**EXERCISE:** Say how many lines contain "FreeCAD", using only the number.

**GIVEN MATERIAL:**

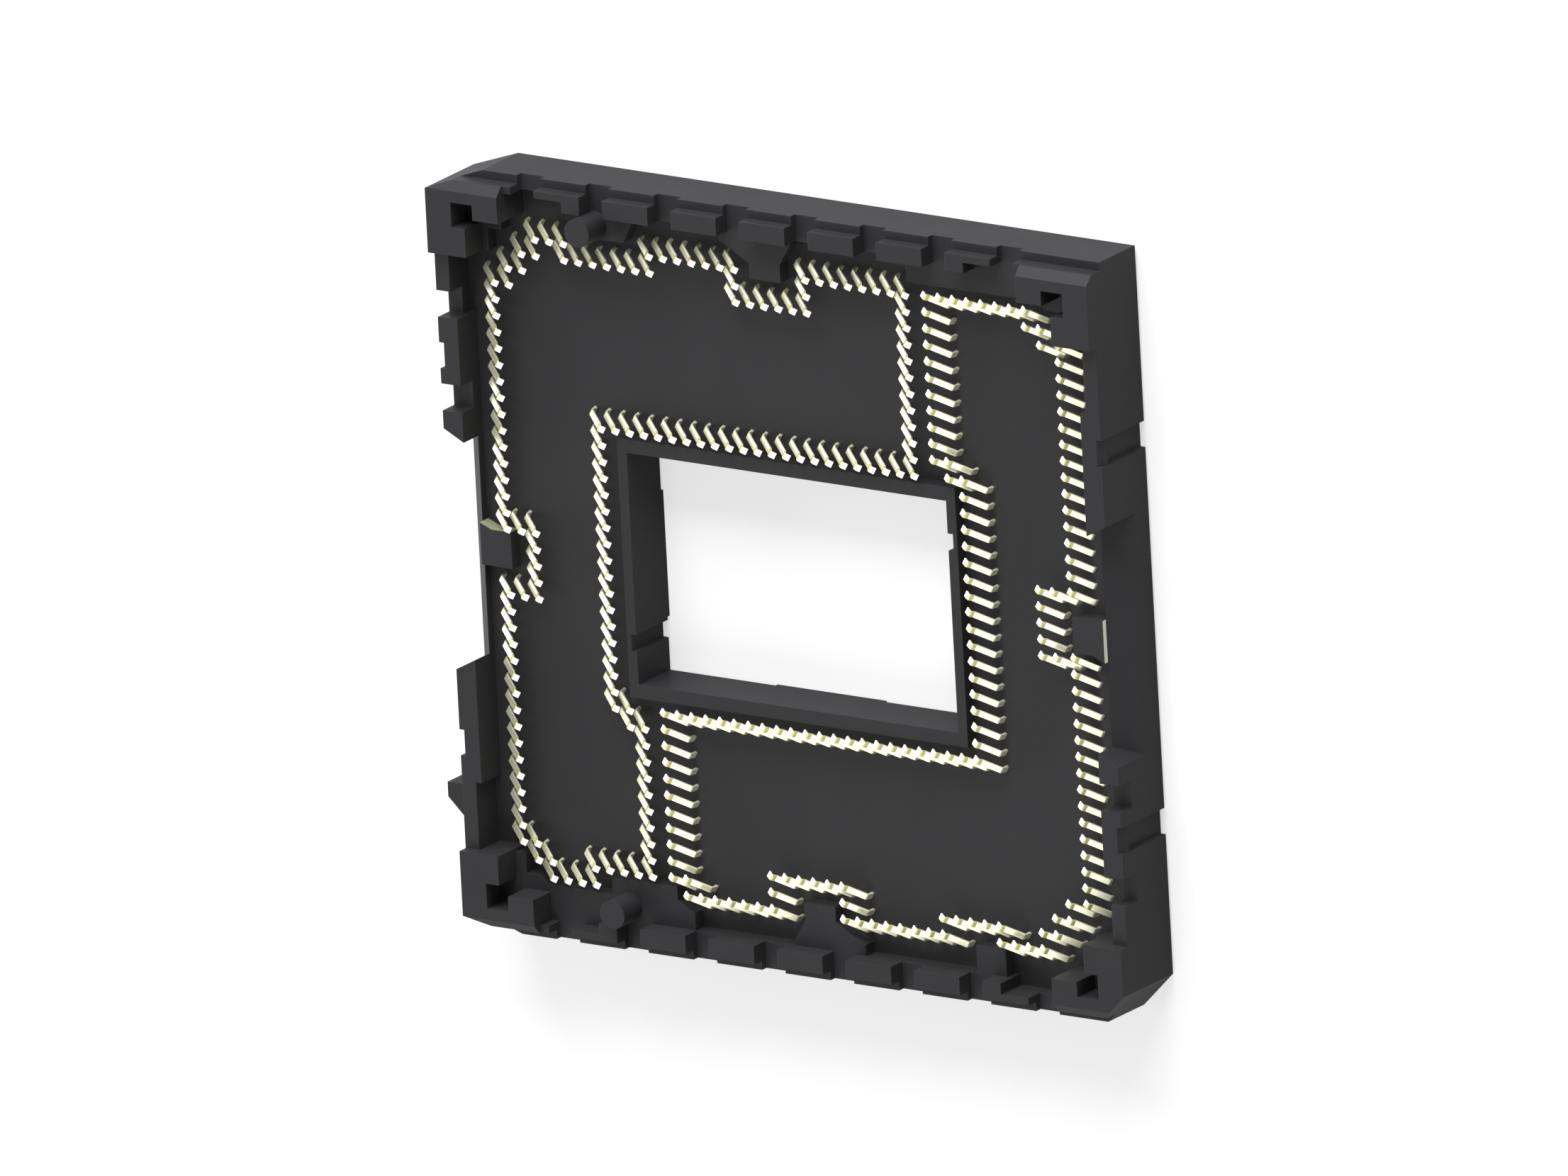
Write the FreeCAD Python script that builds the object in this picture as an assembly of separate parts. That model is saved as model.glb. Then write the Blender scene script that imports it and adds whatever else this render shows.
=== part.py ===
"""Surface-mount ic socket: a moulded housing with a window, holding two fields of bent spring contacts.

Frame: millimetres, +Z up.  The origin lies on the board plane under the centre of the window, +X points
to the right-hand side wall, and +Y to the toothed rim whose right end carries the plain seating ledge.
The housing is the same when turned half way round about Z, apart from its corners, ledges, pegs and lug.
"""
import FreeCAD
import Part
import math
import os

# Contact grid
CONTACT_PITCH = 0.9144
GRID_LINES = 40

# Heights, each above the one before: board, underside, contact floor, seating plane, walls, posts
STANDOFF_HEIGHT = 0.20
FLOOR_THICKNESS = 2.20
SEAT_STEP = 0.80
WALL_RISE = 1.10
POST_RISE = 0.60

# Housing outline
GRID_MARGIN = 2.962
LONG_CHAMFER_X = 2.90
LONG_CHAMFER_Y = 1.00
CORNER_CHAMFER = 1.98
CORNER_POCKET = 2.00

# Rim with teeth along the two Y sides
RIM_DEPTH = 1.50
LIP_DEPTH = 0.90
RIM_LEDGE_DROP = 0.70
RIM_LEDGE_DEPTH = 0.49
POST_SLOPE_DEPTH = 0.50
POST_SLOPE_HEIGHT = 0.47
TOOTH_PITCH = 4.40
TOOTH_WIDTH = 2.90
FULL_TEETH_EACH_WAY = 2
END_TOOTH_SHOULDER = 1.15
STUB_LENGTH = 0.50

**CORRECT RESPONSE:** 2